Overall, Merchant creates a charming, enjoyable chat. He covers the film well and does so with wit and honesty. This ends up as an engaging and informative commentary.

Six Deleted/Extended Scenes fill a total of eight minutes, 53 seconds. Most of that running time comes from a couple of elongated sequences, and even those don’t offer much new content.

As for the other clips, they add some minor comedy. We don’t get anything especially notable, though.

A Gag Reel goes for two minutes, 42 seconds. Most of this focuses on goofs and giggles, and bits from the family dinner dominate. The “Reel” seems forgettable.

Two featurettes follow, and A Family’s Passion lasts eight minutes, 53 seconds and includes comments from Merchant, actor/producer Dwayne Johnson, real-life subjects Paige, Ricky Knight, Zak Knight and Julia Knight, and actors Florence Pugh, Jack Lowden, Nick Frost and Lena Headey.

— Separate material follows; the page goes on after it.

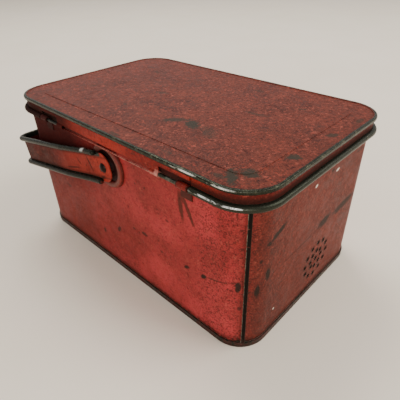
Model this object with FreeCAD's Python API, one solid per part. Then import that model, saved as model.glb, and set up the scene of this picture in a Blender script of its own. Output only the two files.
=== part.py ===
import FreeCAD, Part

import math
import os

# Tinplate carry box with a hinged lid, a swinging strap handle and punched vent holes.
# Millimetres. X runs along the box, -Y is the hinge side, +Z is up, and the origin is the
# centre of the flat bottom. At rest the lid is shut and the handle hangs at the -X end.

# ---- driving dimensions ----
CORE_X = 81.5                 # corner arc centres, shared by every outline of body and lid
CORE_Y = 43.6
SHEET = 0.4                   # tinplate thickness, hems and coating included
WALL_R = 17.4                 # corner radius of the body wall's outer face
FOOT_R = 18.2                 # corner radius of the bottom seam
FOOT_HEIGHT = 3.8
SEAM_WIDTH = 2.6              # folded seam over the lap at two opposite corners
RIM_TOP = 97.0                # top of the body's wired rim, inside the lid
SKIRT_R = 18.9                # corner radius of the lid skirt's outer face
BAND_R = 20.05                # the flat part of the skirt stands out this far on the long sides
LID_R = 20.1                  # corner radius of the lid's top seam
LID_TOP = 101.4               # top of the seam that joins the lid's panel to its skirt
PANEL_TOP = 101.0
SEAM_BOTTOM = 99.3
SEAM_LIP = 1.0                # the lid's top seam laps this far in over the panel
RAISED_X = 88.0               # half sizes of the panel's faintly raised middle
RAISED_Y = 51.0
RAISED_HEIGHT = 0.3
RAISED_CORNER = 9.0
BEAD_Z = 92.5                 # height of the wired bead, and of the lid's hinge line
BEAD_R = 19.65                # outline radius of the bead's centre line
BEAD_OUTER = 1.75
LID_WIRE = 1.0                # radius of the wire in the lid's bead
RIM_WIRE = 0.85
BAND_HALF = 46.0              # half length of the flat band on each long side
BEAD_START = 66.5             # on the hinge side the bead begins this far from the middle
CURL = 6.0                    # length of the curls that hold the wire at the ends of the bands
NOTCH_TOP = 97.2              # top of the slots that show the hinge wire
KNUCKLE_X = 62.0              # middle of each hinge tab
KNUCKLE_WIDTH = 7.0
TAB_LENGTH = 8.0              # each tab is soldered to the wall this far below the hinge line
TAB_THICK = 0.6
RUNNING = 0.06                # radial clearance of the hinge tabs and of the handle's holes

PIVOT_Z = 80.0                # handle pivot, at mid length of both long sides
DROOP = 11.5                  # the handle hangs this many degrees below level at rest
STRAP = 0.6                   # thickness of the handle's strap
STRAP_HALF = 8.8              # half width of the flat web, to the middle of each rolled edge
ROLL = 1.6                    # outer radius of the strap's rolled edges
STRAP_WIRE = 0.95
PIVOT_GAP_Y = 64.6            # inner face of the strap at the pivot
LEG_Y = 66.2                  # inner face of the strap beside the lid's bead
SPLAY_START = 16.0            # the legs spread between these two distances from the pivot
SPLAY_END = 40.0
EAR = 6.8                     # the strap runs on past the pivot by this much
EAR_RADIUS = 7.4
ROLL_START = 5.0              # the rolled edges begin this far from the pivot
REACH = 105.0                 # pivot to the inner face of the crossbar
STRAP_BEND = 7.0              # inner bend radius where a leg turns into the crossbar
RIVET_R = 1.9
RIVET_FIT = 0.02              # radial clearance of the rivets in the fixed parts
HEAD_R = 2.9                  # rivet head outside, and peened end inside
HEAD_HEIGHT = 1.5
PEEN_R = 2.7
PEEN_HEIGHT = 0.9
BURR_R = 4.2
BURR_THICK = 0.8
BOSS_PAD_R = 3.9              # pivot boss, out from the middle: pad, recess, raised ring, edge
BOSS_RECESS_R = 5.0
BOSS_RISE_R = 9.4
BOSS_CREST_R = 11.4
BOSS_EDGE_R = 13.5
BOSS_CREST = 2.4
BOSS_TOP_Z = 90.6             # the bosses are cut straight here, under the lid's edge

VENT_CENTRE = (7.1, 24.4)     # Y and Z of the vent rosette on the +X end
VENT_RINGS = ((0.0, 1), (6.0, 8), (12.0, 12))
VENT_R = 1.2

WALL_Y = CORE_Y + WALL_R
RIM_ROLL = RIM_WIRE + SHEET + 0.05
RIM_LINE_R = WALL_R - RIM_ROLL
ROLL_Z = RIM_TOP - RIM_ROLL
BAND_Y = CORE_Y + BAND_R
HINGE_Y = -(CORE_Y + BEAD_R)
X_AXIS = FreeCAD.Vector(1, 0, 0)
Y_AXIS = FreeCAD.Vector(0, 1, 0)
Z_AXIS = FreeCAD.Vector(0, 0, 1)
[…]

“Passion” looks at the source material and research, the real family behind the film, cast and performances, and shooting the wrestling. This becomes a semi-fluffy but still reasonably informative reel.

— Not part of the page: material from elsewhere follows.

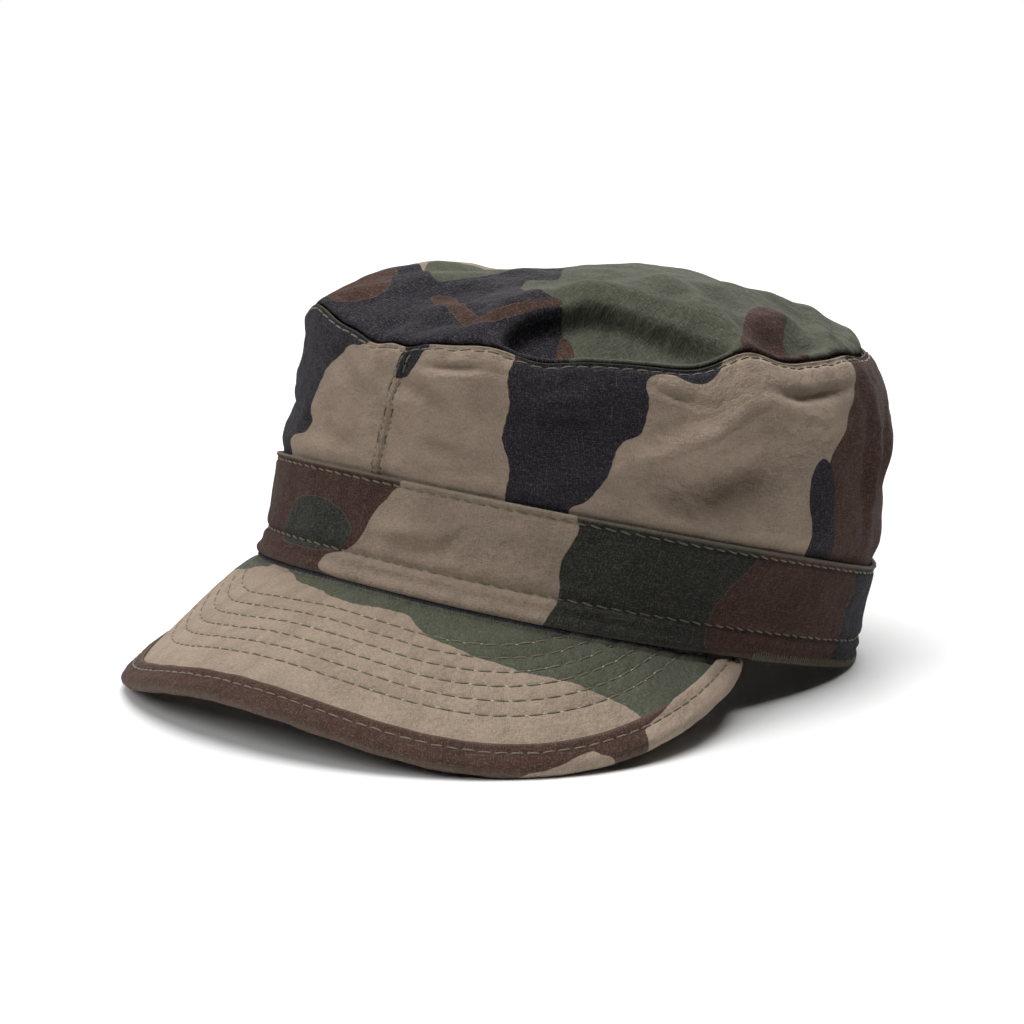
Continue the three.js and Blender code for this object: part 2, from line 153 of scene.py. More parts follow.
# ---- Binding ----
BINDING_WIDTH = 9.5
BINDING_CLOTH = 0.9
BINDING_RADIUS = PEAK_THICKNESS / 2 + GAP + BINDING_CLOTH
BINDING_SHORTEST = 4.0
BINDING_TAIL = 4.4  # runs straight on from the left end, in under the band
TAIL_LEAD = 3.0  # and takes its direction from this much of the tape before it
EDGE_LIFT = 0.98
END_PINCH = 0.5
PINCH_START = 0.9
SHORT_OF_SEAM = {"peak": 0.2, "binding": 0.5}  # how far each cloth stops from the peak's sewn edge

# ---- Charts ----
MM_PER_DEGREE = 1.6  # running size around band and wall for each degree from the front
HALF_GIRTH = 180 * MM_PER_DEGREE

# ---- Sewing ----
TOP_ROW = 71.7  # topstitch under the welt, on the wall's chart
BAND_UPPER_ROW = 30.1
BAND_LOWER_ROW = 8.2
PEAK_FIRST_ROW = 19.5  # depth from the outer edge
PEAK_ROW_SPACING = 5.4
PEAK_ROW_COUNT = 6
BINDING_ROW = 7.1
SEAM_ROW_OFFSET = 1.5  # the two rows of the felled seams, either side of their middle
FRONT_SEAM = {"foot": -4.6, "lean": 0.07, "curve": 0.001}  # it leans to the wearer's left as it rises
BAND_PITCH = 4.3
PEAK_PITCH = 4.9
SEAM_PITCH = 3.8


# ======== The cap's form ========

def unit(vectors):
    return vectors / np.linalg.norm(vectors, axis=-1, keepdims=True)


def smooth(start, end, value):
    """Rises from 0 at start to 1 at end, level at both."""
    share = np.clip((value - start) / (end - start), 0, 1)
    return share * share * (3 - 2 * share)


def bell(distance, spread):
    return np.exp(-((distance / spread) ** 2))


def turn_between(degrees, other):
    return (degrees - other + 180) % 360 - 180


def oval(angle, half_depth, half_width, squareness):
    """Plan point of a superellipse. Angle 0 is the front."""
    across, ahead = np.sin(angle), np.cos(angle)
    reach = (np.abs(across) ** squareness + np.abs(ahead) ** squareness) ** (-1 / squareness)
    return half_width * reach * across, -half_depth * reach * ahead


def settle(height):
    """Height of the pitched opening, pressed flat where the surface holds it up."""
    eased = (height + REST_BLEND) ** 2 / (4 * REST_BLEND)
    return np.where(height <= -REST_BLEND, 0, np.where(height >= REST_BLEND, height, eased))


def over_opening(x, y, height):
    """A point over the opening: x and y in its plane, height square to it."""
    tipped = np.sin(PITCH) * (OPENING_HALF_DEPTH - y) - np.sin(LEAN) * x
    return np.stack([
        x * np.cos(LEAN) + height * np.sin(LEAN),
        y * np.cos(PITCH) + height * np.sin(PITCH),
        settle(tipped - REST_SINK) + height * np.cos(PITCH),
    ], -1)


def band_point(angle, height, inset):
    angle, height = np.broadcast_arrays(np.asarray(angle, float), np.asarray(height, float))
    share = height / BAND_HEIGHT
    over_peak = smooth(PEAK_END + 0.4, PEAK_END - 0.1, np.abs(angle))
    pinch = FLARE * (1 - share) * smooth(0, FLARE_HEIGHT, height) * over_peak
    x, y = oval(
        angle,
        OPENING_HALF_DEPTH + BAND_TOP_DEPTH_CHANGE * share - inset - pinch,
        OPENING_HALF_WIDTH + BAND_TOP_WIDTH_CHANGE * share - inset - pinch,
        OPENING_SQUARENESS,
    )
    return over_opening(x, y, height)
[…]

Finally, Learning the Moves runs three minutes, 18 seconds and features Pugh, Paige, Merchant, Lowden, stunt double Tessa Blanchard, wrestling advisor Gareth Harris, wrestling performer James O’Hagan, and wrestler Andrew Marshall and Keith Cowhill.

This featurettes looks at the depiction of wrestling in the film. It comes with some good shots from the set but it fails to deliver much substance.

The disc opens with ads for The Hustle, The Upside, Operation Finale, Arctic, Serenity (2019) and Hotel Mumbai. No trailer for Fighting appears here.

A second disc presents a DVD copy of Fighting. It includes the same extras as the Blu-ray, except it lacks the Director’s Cut.

An underdog story that leaves few clichés unturned, Fighting With My Family disappoints. It lacks coherence and consistency, so it becomes a forgettable tale. The Blu-ray brings solid picture and audio along with a few good bonus materials. Fighting wastes its talent on a stale story.